- WRITTEN INSTRUCTION: Your task is to copy the lines between the line containing "core = solid_core()" and the line containing "obj.data.transform(world)", counting both of those lines, and to emit nothing more.

- SUPPLIED DATA:
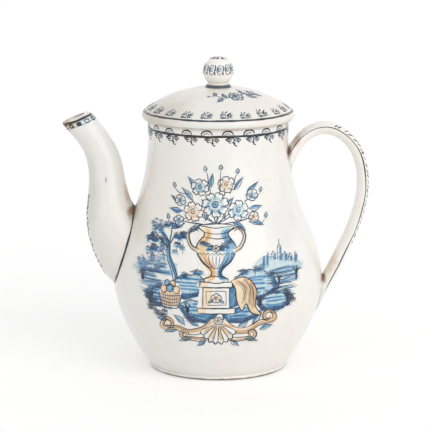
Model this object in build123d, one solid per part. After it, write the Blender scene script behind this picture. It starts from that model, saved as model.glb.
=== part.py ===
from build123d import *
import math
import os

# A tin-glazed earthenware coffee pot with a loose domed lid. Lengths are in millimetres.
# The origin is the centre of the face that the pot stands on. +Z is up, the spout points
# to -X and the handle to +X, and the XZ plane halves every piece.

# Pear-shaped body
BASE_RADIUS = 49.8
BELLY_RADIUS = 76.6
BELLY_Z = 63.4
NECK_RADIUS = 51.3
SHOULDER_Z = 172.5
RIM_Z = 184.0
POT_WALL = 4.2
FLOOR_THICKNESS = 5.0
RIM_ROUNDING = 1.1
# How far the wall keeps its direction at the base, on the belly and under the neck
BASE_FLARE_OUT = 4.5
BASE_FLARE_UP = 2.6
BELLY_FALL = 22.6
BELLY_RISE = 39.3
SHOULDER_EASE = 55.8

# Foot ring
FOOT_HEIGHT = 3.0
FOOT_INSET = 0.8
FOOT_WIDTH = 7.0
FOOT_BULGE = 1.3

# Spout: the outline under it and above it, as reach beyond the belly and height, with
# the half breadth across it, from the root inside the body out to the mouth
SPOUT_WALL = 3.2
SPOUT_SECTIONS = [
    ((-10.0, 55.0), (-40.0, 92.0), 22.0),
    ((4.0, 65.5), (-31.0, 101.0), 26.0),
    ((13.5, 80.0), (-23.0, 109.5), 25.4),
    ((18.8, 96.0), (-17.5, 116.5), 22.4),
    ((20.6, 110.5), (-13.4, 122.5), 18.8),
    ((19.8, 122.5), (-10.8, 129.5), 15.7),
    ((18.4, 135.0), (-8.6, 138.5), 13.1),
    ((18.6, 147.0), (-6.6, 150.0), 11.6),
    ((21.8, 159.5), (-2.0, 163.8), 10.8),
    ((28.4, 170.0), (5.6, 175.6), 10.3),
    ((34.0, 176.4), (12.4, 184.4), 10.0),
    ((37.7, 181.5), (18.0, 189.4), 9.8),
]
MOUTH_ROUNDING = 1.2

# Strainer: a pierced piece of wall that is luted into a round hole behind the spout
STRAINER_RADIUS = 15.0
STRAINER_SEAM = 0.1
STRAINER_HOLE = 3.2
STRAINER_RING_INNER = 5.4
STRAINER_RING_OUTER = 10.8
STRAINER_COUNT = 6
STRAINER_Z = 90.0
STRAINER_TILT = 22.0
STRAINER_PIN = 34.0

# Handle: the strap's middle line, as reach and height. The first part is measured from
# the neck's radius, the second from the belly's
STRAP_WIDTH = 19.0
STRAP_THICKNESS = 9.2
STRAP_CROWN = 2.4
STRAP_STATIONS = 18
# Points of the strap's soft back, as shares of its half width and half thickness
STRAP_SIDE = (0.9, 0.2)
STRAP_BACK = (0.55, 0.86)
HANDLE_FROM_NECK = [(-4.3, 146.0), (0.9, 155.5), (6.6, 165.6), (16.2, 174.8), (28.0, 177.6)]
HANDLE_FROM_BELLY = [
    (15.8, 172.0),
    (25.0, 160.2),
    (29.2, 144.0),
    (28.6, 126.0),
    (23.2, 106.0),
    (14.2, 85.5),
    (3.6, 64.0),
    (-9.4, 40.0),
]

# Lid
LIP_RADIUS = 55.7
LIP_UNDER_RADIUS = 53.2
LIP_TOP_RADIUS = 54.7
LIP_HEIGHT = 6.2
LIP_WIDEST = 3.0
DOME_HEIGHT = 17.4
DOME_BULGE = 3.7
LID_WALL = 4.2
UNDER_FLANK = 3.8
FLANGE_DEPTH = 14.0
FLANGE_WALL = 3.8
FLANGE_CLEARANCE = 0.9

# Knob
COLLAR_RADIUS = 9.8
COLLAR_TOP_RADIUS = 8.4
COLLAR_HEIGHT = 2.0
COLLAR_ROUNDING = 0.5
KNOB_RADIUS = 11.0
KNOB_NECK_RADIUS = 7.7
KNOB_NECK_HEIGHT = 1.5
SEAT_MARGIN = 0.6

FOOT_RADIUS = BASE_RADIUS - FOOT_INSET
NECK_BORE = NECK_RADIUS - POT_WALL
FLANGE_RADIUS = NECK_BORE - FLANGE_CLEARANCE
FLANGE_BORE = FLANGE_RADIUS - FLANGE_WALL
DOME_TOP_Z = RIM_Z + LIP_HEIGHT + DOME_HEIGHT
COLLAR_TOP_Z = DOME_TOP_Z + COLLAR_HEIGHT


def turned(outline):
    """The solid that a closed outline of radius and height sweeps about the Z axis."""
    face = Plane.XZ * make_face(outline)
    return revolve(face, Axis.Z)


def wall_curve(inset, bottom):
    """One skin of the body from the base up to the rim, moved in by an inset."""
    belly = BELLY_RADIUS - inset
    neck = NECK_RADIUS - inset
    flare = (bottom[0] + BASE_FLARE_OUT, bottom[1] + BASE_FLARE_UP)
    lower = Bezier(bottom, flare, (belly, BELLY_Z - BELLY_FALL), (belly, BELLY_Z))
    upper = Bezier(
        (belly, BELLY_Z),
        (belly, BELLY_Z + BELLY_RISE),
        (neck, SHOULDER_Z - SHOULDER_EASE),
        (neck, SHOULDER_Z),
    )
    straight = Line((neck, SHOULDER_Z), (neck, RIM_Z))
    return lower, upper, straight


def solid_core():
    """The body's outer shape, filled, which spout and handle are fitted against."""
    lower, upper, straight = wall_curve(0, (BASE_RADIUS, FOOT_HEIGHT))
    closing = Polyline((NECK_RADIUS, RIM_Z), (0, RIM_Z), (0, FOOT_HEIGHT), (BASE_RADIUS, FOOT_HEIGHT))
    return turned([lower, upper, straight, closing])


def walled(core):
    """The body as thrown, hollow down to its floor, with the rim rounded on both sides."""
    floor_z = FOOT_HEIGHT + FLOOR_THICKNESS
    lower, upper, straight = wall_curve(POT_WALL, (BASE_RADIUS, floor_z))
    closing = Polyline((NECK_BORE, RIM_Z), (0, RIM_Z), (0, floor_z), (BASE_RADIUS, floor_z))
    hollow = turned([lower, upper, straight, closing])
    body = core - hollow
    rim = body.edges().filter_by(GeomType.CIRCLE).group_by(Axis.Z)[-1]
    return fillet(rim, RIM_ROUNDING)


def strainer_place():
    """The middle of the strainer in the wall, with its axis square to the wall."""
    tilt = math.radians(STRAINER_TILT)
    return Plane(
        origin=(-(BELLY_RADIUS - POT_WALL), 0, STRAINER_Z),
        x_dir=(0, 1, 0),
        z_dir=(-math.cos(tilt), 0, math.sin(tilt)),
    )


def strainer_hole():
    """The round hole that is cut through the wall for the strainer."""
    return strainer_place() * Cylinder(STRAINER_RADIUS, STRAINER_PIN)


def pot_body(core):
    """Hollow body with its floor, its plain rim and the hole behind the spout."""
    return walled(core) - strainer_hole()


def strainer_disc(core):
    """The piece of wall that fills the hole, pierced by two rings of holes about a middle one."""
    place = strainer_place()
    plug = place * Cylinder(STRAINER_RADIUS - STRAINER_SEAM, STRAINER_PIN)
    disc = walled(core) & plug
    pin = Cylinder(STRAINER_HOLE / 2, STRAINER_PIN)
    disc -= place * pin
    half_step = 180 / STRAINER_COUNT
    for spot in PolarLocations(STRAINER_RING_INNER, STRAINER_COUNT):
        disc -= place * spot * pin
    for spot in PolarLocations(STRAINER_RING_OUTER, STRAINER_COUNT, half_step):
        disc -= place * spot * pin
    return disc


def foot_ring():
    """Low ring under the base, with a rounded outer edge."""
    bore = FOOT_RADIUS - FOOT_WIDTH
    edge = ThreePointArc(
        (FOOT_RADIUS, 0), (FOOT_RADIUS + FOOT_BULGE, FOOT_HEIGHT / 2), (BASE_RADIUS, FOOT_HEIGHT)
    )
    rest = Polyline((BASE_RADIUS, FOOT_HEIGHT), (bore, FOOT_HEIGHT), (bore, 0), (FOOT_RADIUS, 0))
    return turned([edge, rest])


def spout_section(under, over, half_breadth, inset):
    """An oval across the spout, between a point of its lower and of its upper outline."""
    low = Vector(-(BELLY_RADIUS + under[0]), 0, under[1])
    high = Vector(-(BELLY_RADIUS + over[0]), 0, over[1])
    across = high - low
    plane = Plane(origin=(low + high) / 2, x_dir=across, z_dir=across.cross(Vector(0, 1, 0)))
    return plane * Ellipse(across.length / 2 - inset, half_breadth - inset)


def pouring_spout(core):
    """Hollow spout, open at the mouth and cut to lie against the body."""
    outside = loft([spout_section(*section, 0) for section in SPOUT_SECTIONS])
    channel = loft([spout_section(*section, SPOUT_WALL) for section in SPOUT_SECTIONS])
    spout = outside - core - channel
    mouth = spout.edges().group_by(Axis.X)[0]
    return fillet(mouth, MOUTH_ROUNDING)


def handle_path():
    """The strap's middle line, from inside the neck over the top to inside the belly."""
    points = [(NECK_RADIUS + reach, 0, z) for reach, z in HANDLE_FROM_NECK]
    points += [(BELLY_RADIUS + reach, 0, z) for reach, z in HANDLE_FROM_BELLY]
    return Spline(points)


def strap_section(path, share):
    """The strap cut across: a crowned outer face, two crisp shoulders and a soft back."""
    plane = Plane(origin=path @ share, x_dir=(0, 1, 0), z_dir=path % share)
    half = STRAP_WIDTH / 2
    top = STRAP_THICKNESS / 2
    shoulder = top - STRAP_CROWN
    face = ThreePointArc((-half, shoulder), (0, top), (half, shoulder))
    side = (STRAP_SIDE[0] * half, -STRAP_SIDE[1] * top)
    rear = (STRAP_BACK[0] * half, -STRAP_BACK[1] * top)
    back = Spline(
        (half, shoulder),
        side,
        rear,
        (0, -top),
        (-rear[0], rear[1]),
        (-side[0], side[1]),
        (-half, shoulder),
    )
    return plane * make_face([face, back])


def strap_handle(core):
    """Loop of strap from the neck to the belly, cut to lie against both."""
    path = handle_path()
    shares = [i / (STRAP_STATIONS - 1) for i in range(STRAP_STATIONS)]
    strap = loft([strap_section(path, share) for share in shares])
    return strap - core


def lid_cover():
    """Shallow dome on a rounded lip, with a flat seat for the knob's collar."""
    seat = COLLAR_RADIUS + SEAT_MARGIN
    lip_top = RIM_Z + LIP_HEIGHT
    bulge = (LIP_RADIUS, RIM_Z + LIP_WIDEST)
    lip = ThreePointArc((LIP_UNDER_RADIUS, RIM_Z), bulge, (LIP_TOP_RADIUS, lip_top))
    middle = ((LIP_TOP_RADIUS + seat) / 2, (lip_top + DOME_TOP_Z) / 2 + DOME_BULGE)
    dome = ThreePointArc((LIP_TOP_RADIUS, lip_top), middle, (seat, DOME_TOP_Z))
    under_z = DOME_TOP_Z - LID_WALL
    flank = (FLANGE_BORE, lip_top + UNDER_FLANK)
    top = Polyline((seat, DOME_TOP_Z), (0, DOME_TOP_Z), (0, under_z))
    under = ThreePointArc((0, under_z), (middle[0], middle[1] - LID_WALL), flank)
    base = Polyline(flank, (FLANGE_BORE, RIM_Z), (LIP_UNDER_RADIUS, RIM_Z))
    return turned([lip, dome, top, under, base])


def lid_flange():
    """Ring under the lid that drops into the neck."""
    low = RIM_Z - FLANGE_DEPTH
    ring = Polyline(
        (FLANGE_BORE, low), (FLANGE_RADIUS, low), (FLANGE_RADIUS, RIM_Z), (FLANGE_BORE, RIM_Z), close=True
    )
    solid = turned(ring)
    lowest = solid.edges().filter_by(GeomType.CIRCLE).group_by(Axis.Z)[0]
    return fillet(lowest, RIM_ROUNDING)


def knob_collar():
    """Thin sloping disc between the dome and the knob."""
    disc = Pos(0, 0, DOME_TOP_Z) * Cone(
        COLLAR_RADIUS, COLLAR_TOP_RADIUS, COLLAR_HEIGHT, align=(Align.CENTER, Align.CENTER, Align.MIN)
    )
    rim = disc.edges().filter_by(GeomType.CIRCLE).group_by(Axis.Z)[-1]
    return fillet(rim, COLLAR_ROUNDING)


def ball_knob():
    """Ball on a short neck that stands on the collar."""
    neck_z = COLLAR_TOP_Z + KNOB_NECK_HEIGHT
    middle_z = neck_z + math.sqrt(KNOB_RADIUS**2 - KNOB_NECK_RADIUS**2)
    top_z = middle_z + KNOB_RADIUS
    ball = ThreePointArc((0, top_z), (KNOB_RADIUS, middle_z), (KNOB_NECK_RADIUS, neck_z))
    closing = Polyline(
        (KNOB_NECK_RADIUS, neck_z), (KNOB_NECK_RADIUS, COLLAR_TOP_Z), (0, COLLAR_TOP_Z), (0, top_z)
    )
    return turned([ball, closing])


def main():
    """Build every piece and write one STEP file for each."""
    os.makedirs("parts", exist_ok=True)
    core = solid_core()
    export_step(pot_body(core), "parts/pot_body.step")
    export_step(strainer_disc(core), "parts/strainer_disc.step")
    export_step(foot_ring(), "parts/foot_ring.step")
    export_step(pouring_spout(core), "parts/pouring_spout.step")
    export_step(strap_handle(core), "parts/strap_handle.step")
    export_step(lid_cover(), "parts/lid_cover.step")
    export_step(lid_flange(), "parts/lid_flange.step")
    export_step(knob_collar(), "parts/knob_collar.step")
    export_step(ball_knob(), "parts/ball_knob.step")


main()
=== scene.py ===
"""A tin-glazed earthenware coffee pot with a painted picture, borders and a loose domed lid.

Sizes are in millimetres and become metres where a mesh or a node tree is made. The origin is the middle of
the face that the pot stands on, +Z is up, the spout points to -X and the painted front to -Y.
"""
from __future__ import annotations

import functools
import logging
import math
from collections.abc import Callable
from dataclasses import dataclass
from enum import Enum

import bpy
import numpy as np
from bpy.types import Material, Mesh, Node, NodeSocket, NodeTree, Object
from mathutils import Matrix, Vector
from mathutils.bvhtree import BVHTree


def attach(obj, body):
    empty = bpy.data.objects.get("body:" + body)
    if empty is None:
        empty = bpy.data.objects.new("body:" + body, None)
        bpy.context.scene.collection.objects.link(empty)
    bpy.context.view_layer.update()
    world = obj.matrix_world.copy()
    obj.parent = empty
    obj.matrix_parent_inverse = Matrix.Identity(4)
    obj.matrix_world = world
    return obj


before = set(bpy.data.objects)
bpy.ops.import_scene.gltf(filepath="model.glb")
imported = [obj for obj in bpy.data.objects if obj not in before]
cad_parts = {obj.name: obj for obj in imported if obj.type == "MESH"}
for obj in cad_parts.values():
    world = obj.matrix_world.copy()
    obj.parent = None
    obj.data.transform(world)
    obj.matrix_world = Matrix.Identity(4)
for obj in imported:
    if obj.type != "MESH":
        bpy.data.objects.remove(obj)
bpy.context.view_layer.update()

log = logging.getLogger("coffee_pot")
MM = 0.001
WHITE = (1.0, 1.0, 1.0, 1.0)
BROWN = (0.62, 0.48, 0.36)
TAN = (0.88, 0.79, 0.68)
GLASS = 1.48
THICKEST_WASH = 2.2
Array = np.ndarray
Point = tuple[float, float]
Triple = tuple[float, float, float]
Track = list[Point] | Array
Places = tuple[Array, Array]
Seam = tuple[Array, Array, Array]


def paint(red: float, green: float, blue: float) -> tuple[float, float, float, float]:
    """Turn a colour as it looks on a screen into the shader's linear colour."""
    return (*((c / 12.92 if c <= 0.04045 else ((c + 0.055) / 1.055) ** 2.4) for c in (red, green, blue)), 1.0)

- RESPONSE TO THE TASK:
    core = solid_core()
    export_step(pot_body(core), "parts/pot_body.step")
    export_step(strainer_disc(core), "parts/strainer_disc.step")
    export_step(foot_ring(), "parts/foot_ring.step")
    export_step(pouring_spout(core), "parts/pouring_spout.step")
    export_step(strap_handle(core), "parts/strap_handle.step")
    export_step(lid_cover(), "parts/lid_cover.step")
    export_step(lid_flange(), "parts/lid_flange.step")
    export_step(knob_collar(), "parts/knob_collar.step")
    export_step(ball_knob(), "parts/ball_knob.step")


main()
=== scene.py ===
"""A tin-glazed earthenware coffee pot with a painted picture, borders and a loose domed lid.

Sizes are in millimetres and become metres where a mesh or a node tree is made. The origin is the middle of
the face that the pot stands on, +Z is up, the spout points to -X and the painted front to -Y.
"""
from __future__ import annotations

import functools
import logging
import math
from collections.abc import Callable
from dataclasses import dataclass
from enum import Enum

import bpy
import numpy as np
from bpy.types import Material, Mesh, Node, NodeSocket, NodeTree, Object
from mathutils import Matrix, Vector
from mathutils.bvhtree import BVHTree


def attach(obj, body):
    empty = bpy.data.objects.get("body:" + body)
    if empty is None:
        empty = bpy.data.objects.new("body:" + body, None)
        bpy.context.scene.collection.objects.link(empty)
    bpy.context.view_layer.update()
    world = obj.matrix_world.copy()
    obj.parent = empty
    obj.matrix_parent_inverse = Matrix.Identity(4)
    obj.matrix_world = world
    return obj


before = set(bpy.data.objects)
bpy.ops.import_scene.gltf(filepath="model.glb")
imported = [obj for obj in bpy.data.objects if obj not in before]
cad_parts = {obj.name: obj for obj in imported if obj.type == "MESH"}
for obj in cad_parts.values():
    world = obj.matrix_world.copy()
    obj.parent = None
    obj.data.transform(world)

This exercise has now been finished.